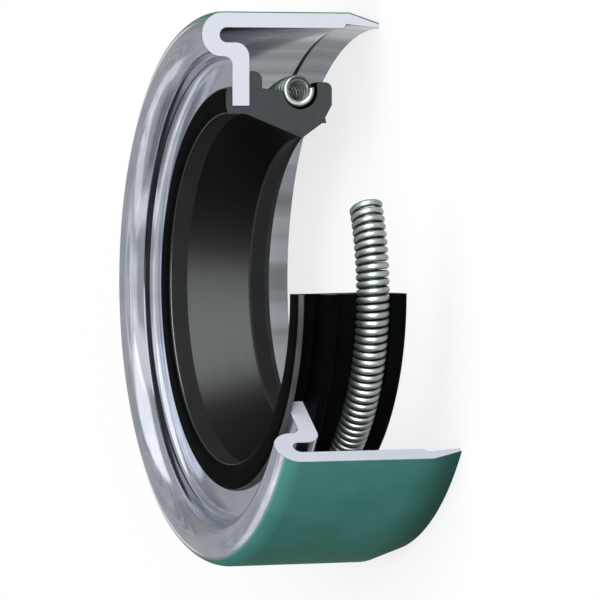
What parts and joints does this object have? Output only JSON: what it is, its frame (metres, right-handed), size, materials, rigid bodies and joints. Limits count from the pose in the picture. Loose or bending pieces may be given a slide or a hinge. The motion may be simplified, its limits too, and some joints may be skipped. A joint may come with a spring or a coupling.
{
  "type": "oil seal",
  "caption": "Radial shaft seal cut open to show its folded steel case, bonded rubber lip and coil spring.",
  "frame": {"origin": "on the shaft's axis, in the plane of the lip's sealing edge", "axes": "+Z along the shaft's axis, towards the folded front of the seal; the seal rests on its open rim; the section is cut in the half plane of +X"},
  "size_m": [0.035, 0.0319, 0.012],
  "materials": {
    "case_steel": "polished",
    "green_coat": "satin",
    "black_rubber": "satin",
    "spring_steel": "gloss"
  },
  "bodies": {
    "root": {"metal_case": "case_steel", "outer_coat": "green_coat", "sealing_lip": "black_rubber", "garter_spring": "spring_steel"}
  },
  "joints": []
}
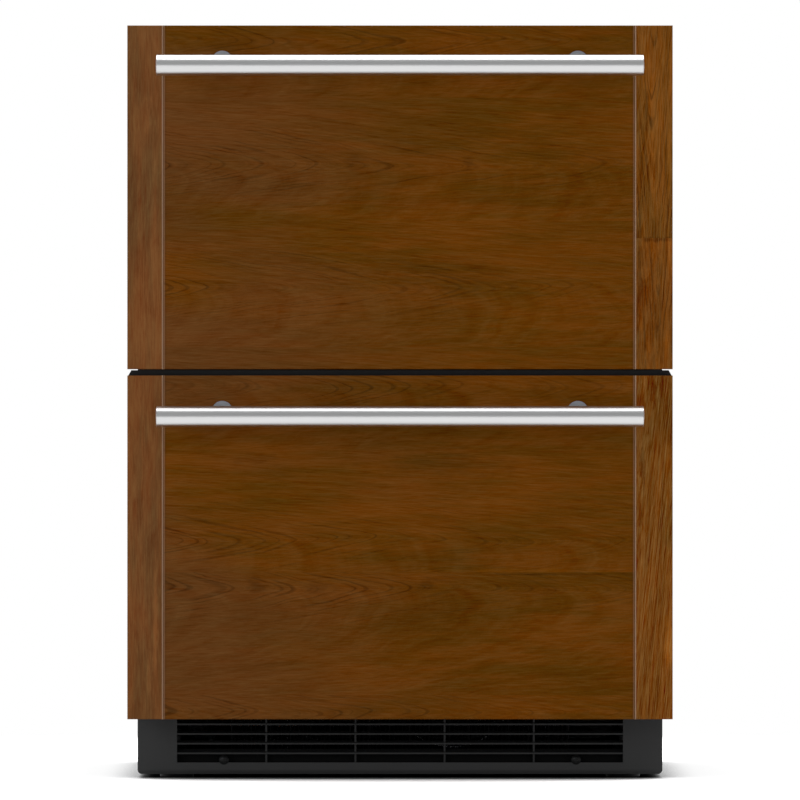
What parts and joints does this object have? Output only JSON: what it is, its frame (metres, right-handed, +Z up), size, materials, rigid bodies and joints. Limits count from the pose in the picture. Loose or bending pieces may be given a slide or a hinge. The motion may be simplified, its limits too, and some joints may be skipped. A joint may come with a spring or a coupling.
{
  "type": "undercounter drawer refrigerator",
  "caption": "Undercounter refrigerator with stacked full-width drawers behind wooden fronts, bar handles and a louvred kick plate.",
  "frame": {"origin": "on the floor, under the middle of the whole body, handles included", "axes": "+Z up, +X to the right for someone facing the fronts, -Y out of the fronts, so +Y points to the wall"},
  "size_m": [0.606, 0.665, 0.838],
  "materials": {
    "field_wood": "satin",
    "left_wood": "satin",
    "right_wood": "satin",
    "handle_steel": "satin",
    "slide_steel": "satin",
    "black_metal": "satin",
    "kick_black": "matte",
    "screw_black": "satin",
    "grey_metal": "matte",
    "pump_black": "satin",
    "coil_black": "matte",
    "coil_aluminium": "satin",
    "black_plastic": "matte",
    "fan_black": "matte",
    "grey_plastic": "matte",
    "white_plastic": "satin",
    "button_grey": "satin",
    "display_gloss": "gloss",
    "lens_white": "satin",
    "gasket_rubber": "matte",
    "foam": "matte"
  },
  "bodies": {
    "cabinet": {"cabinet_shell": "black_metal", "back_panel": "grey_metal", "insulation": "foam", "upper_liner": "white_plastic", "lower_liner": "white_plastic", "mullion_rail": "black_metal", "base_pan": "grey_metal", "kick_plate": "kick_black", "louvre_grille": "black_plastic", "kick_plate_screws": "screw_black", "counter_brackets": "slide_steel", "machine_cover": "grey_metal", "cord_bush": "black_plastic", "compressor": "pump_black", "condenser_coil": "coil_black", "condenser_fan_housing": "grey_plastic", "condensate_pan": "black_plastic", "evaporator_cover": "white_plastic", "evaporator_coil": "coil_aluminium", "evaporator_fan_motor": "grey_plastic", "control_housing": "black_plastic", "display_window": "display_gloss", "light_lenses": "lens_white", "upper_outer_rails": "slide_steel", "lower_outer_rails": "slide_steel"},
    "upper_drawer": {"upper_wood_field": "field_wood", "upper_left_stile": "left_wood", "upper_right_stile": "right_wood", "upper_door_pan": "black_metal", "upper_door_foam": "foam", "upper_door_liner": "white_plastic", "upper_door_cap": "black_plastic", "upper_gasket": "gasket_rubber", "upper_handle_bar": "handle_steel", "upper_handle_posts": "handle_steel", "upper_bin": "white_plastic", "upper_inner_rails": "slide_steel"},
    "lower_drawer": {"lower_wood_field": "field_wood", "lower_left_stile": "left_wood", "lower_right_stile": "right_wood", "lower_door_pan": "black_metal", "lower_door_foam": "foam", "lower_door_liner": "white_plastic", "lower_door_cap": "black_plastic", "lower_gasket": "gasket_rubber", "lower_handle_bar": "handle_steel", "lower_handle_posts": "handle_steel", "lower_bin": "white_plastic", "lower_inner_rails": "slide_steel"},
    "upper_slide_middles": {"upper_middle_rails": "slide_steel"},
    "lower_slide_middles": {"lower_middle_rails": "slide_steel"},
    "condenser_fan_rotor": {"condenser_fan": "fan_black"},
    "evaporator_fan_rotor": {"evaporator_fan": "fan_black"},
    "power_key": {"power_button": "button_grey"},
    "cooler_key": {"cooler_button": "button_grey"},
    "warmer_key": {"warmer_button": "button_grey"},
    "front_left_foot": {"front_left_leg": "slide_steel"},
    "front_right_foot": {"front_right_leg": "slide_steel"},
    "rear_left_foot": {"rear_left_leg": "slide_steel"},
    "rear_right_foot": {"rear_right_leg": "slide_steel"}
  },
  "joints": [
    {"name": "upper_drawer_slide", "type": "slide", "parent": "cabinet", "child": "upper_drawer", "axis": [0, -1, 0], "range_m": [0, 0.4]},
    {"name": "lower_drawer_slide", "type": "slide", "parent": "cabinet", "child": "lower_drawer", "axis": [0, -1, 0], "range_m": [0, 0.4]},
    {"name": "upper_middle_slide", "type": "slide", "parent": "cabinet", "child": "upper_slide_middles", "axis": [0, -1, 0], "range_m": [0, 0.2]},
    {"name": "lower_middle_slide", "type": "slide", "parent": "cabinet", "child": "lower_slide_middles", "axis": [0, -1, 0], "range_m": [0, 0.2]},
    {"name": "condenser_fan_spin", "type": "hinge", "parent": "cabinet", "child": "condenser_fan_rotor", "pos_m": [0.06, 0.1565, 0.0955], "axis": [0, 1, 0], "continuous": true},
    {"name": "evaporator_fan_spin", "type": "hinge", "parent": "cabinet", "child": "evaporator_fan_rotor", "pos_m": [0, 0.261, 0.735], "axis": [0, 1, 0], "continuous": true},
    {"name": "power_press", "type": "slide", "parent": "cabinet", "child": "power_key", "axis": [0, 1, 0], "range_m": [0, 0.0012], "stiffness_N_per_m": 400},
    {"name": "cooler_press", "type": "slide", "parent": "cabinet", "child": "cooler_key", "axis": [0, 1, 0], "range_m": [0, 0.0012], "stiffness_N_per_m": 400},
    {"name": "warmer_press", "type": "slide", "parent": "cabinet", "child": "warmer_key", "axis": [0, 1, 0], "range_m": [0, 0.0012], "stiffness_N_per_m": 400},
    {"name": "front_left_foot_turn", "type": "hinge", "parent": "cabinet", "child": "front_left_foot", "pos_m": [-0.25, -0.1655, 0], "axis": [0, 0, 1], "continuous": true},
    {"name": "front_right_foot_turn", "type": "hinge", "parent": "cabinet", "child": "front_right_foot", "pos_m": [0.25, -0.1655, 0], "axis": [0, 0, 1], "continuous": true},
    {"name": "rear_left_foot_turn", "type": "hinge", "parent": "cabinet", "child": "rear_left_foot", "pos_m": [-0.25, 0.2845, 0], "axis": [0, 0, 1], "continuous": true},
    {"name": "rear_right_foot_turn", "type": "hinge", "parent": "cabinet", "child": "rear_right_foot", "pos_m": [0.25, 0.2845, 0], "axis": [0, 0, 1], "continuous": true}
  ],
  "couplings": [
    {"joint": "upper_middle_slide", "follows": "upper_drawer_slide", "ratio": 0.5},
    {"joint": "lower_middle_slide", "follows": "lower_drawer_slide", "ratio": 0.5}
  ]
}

——————

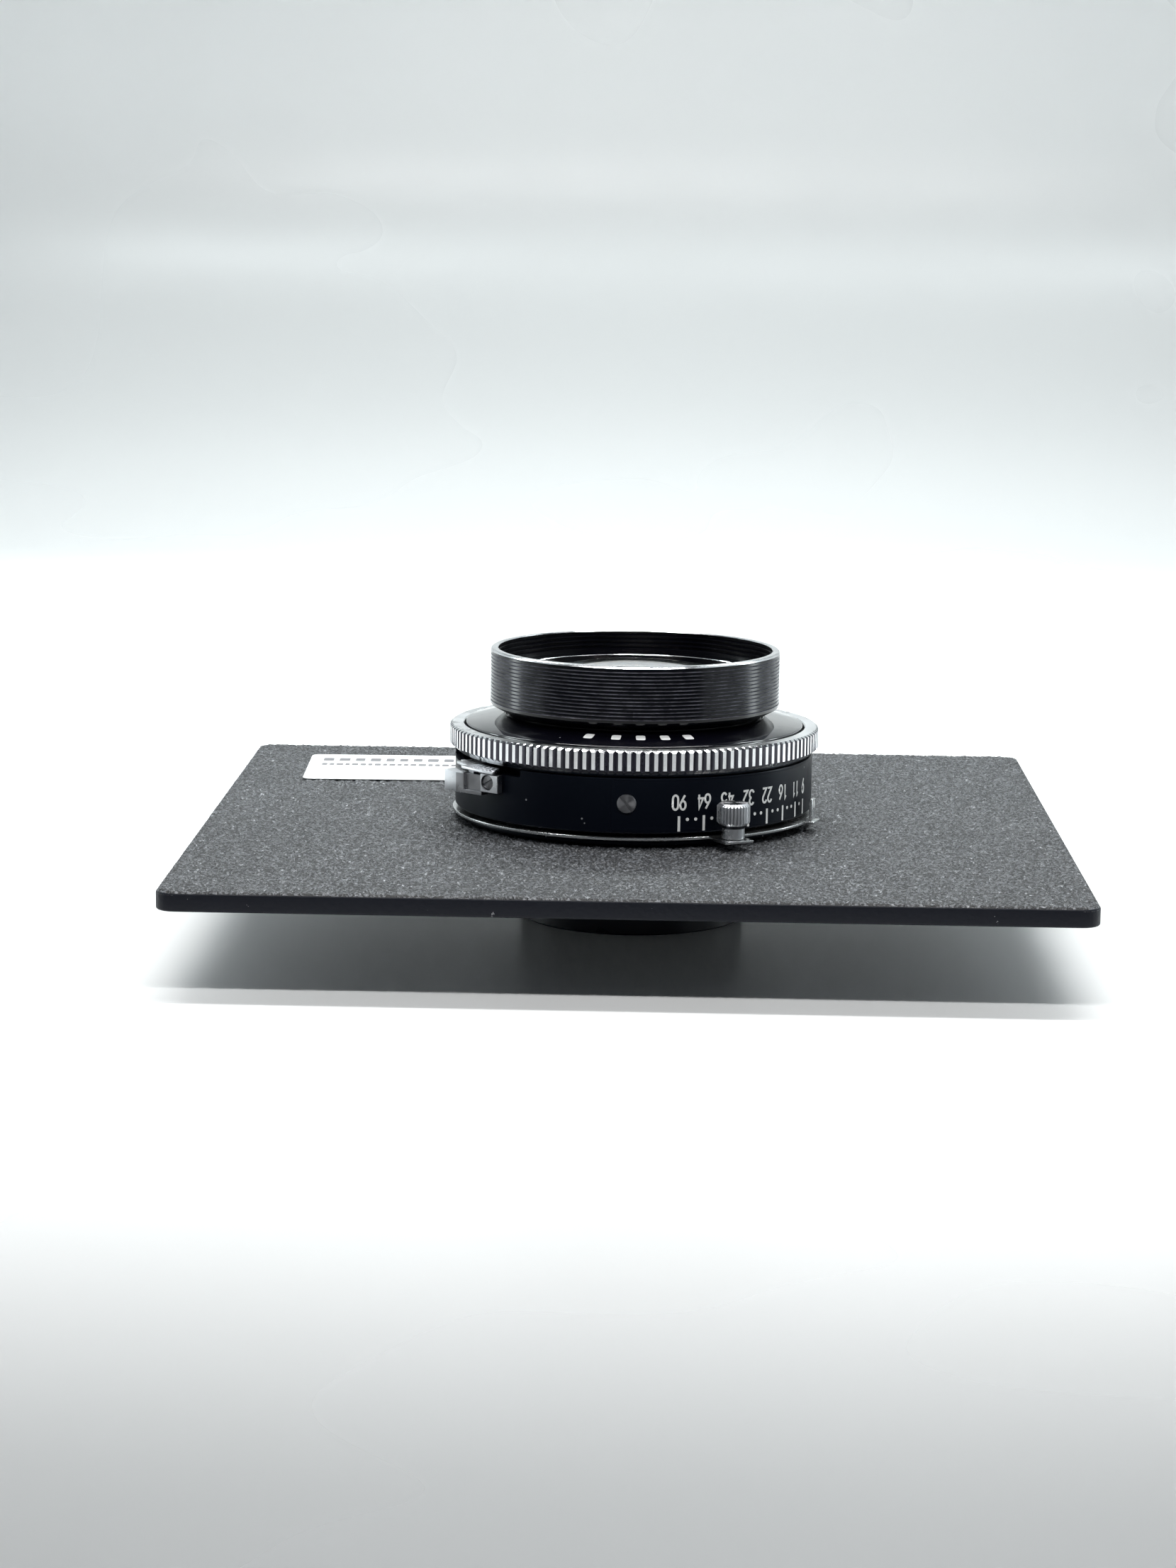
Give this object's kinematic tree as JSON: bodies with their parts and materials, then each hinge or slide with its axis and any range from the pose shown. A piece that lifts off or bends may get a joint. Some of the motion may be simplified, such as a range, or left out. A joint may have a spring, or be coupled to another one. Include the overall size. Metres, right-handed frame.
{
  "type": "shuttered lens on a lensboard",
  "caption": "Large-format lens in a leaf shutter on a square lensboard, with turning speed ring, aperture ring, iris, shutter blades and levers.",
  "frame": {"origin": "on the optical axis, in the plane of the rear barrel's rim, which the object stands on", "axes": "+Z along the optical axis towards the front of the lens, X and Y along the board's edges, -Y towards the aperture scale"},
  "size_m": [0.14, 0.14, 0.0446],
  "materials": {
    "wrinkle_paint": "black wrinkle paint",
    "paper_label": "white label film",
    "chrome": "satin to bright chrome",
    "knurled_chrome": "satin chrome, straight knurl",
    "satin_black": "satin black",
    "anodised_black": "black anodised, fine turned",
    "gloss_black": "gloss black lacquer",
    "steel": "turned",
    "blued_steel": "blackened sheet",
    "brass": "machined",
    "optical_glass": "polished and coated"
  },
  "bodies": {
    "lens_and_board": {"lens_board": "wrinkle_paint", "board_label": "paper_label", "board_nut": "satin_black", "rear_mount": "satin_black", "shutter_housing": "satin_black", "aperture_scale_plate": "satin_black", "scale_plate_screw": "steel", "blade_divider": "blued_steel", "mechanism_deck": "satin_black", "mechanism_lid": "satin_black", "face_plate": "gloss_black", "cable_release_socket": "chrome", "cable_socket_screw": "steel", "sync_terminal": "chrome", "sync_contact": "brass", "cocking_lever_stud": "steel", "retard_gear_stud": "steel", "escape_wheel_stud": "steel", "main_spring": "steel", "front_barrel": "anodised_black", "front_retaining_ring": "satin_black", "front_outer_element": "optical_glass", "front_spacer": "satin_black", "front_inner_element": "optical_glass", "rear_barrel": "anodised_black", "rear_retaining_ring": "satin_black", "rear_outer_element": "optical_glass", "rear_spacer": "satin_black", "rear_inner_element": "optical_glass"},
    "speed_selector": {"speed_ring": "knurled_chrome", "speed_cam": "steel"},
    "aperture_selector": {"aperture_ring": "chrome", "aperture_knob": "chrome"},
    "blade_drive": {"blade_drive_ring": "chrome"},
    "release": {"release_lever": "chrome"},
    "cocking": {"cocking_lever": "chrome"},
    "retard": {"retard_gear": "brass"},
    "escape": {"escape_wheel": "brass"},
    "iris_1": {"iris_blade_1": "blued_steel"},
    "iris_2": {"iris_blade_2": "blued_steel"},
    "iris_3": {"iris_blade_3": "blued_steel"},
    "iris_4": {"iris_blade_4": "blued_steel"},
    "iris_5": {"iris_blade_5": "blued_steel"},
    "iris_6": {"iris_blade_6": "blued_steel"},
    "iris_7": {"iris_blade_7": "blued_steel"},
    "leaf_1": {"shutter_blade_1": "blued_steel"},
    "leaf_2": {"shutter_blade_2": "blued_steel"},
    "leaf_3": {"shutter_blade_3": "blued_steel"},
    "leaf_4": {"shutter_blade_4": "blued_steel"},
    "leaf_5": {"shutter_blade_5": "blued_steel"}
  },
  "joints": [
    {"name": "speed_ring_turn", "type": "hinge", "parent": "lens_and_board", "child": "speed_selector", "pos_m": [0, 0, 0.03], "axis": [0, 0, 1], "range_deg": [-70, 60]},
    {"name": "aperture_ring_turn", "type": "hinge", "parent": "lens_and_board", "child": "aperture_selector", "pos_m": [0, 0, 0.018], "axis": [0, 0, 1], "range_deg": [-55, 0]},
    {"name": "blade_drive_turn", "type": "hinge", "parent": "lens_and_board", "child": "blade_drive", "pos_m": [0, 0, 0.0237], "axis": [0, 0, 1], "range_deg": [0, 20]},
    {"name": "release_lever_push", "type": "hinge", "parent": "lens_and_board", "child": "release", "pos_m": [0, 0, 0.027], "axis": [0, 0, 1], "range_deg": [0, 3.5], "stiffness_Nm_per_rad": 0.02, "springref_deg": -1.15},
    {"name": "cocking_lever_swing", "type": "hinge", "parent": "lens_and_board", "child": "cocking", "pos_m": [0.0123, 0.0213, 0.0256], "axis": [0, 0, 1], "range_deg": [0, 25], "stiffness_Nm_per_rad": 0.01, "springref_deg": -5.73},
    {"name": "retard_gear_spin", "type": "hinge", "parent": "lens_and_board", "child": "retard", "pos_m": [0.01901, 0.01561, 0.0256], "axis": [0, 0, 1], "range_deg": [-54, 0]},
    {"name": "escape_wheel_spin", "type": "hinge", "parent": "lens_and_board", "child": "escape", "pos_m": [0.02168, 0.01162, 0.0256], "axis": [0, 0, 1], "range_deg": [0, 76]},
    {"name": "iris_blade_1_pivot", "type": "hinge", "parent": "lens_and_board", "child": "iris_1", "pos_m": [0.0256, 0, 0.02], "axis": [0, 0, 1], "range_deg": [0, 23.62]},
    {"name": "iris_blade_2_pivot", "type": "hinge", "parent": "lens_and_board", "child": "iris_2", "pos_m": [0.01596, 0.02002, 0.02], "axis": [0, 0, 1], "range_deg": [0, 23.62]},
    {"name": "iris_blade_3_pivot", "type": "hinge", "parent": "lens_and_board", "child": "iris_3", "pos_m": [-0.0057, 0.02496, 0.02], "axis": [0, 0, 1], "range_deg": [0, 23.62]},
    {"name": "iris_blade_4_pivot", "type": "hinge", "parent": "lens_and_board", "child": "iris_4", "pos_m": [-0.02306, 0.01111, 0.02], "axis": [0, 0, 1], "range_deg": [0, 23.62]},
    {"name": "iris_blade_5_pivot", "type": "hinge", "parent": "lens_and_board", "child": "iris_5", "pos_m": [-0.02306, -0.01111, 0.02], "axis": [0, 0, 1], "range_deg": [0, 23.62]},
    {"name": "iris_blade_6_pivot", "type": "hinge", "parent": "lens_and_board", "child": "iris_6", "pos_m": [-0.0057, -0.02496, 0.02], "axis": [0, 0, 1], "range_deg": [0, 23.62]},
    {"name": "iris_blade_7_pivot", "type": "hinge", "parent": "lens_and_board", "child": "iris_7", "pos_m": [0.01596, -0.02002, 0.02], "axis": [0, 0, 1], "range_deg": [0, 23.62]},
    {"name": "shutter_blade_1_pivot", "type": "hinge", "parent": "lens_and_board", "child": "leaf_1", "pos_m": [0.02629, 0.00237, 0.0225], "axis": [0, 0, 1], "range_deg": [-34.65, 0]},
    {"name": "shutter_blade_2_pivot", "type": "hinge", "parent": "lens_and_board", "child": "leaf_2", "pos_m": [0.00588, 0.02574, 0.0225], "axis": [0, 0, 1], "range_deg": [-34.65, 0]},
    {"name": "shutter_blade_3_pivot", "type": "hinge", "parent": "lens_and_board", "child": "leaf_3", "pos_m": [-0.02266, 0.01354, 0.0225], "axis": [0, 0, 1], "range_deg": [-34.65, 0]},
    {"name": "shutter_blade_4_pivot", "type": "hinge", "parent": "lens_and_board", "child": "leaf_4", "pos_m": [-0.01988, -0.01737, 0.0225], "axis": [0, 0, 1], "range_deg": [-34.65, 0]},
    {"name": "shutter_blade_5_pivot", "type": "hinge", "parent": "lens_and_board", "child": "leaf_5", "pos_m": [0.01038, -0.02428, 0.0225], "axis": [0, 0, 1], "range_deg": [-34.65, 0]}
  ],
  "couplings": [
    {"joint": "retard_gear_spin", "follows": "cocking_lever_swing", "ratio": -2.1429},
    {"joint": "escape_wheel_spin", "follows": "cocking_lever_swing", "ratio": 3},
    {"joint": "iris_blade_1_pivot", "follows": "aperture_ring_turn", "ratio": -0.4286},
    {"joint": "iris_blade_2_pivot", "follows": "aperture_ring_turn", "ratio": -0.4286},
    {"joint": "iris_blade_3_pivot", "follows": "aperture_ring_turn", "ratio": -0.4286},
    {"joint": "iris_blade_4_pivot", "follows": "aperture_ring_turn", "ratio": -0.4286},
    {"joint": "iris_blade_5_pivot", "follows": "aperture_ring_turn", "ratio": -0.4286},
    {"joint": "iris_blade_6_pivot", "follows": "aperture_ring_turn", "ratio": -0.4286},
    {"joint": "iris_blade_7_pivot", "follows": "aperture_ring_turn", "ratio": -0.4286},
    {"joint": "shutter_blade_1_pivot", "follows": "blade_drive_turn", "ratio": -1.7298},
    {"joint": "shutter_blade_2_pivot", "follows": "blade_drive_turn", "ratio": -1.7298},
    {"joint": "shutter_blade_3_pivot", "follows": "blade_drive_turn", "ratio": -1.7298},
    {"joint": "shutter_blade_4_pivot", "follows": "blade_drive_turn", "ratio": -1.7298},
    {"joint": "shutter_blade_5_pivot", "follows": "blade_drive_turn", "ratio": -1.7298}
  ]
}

——————

__Short task__
In the entries above, find each line with the string "only" and copy it.

__Written solution__
What parts and joints does this object have? Output only JSON: what it is, its frame (metres, right-handed), size, materials, rigid bodies and joints. Limits count from the pose in the picture. Loose or bending pieces may be given a slide or a hinge. The motion may be simplified, its limits too, and some joints may be skipped. A joint may come with a spring or a coupling.
What parts and joints does this object have? Output only JSON: what it is, its frame (metres, right-handed, +Z up), size, materials, rigid bodies and joints. Limits count from the pose in the picture. Loose or bending pieces may be given a slide or a hinge. The motion may be simplified, its limits too, and some joints may be skipped. A joint may come with a spring or a coupling.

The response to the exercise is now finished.